Let me take this a step further: Should it be proven absolutely that gun ownership leads to an increase of violence within a society rather than to a retardation of it (which I believe is the case), I would still advocate private gun ownership, just on principle.
I will make this argument on two lines of reasoning. First, I trust the Founding Fathers (both the Federalists and Anti-Federalists). I trust their fears, and I trust their instincts. One thing that is certain about the Founding is that the Second Amendment was not simply placed into the Bill of Rights as a means to protect farmers so that they could shoot their animals.
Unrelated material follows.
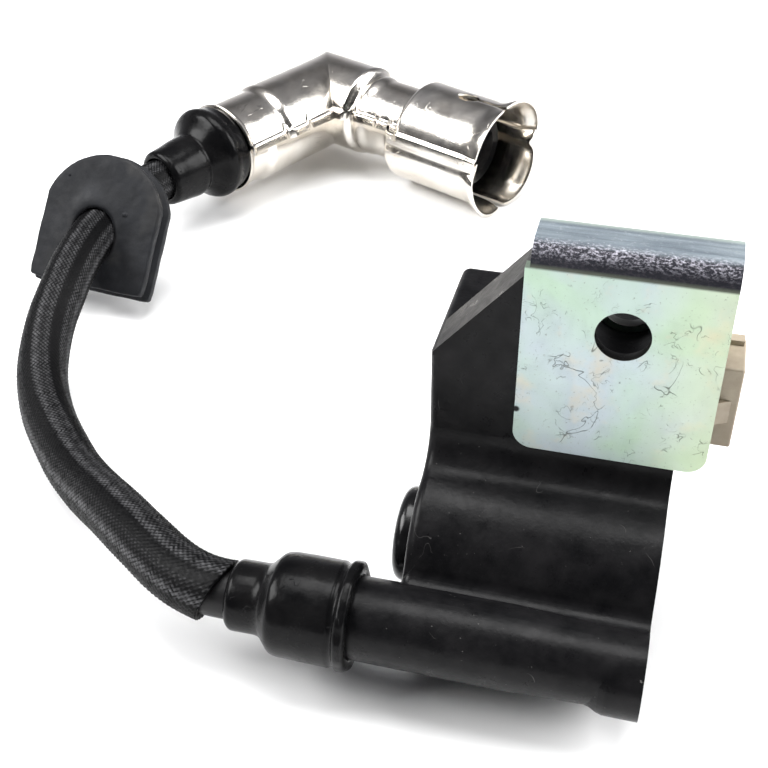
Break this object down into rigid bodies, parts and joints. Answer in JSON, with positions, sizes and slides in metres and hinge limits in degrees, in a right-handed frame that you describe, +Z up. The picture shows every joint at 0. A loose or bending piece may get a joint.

I have heard this argument too many times: that the need of the Second Amendment was clear in 1791, but no more so. I do firmly believe that we ignore any single aspect of the Bill of Rights only at the peril of the entirety as well as at the peril of the specifics of the rest.
Second, I rest my case on the same case that the Founders used: that is, that a free person is an armed person, and that an armed person is a free person. While Western history clearly includes the use of slaves as soldiers, it also reveals that slaves make the worst sort of soldiers. Imagine the Spartans against the Persians at Thermopylae. Xerxes found out very quickly that though he had excellent soldiers, he had, as Herodotus reminded us, so few men.
Even Jefferson Davis, in the last days of the Civil War, realized the Southern cause could not be won without the help and ultimate liberation of black slaves. When the Confederate Congress passed an act to recruit 300,000 black men without emancipation, Davis issued an executive order. “No slave will be accespted as a recruit without his own consent,” he declared. Further, once armed, he will be given “the rights of a freedman.”
And, finally, let’s examine the statue found at Concord Bridge: the young man, sporting the tri-cornered hat. In one hand rests the musket. In the other, the plough. Every good American would rather farm than fight. But every good American also knows there is a time to fight, a time to defend, a time to make good what has been given to us. Blood and treasure. Blood and treasure. Yes, blood and treasure.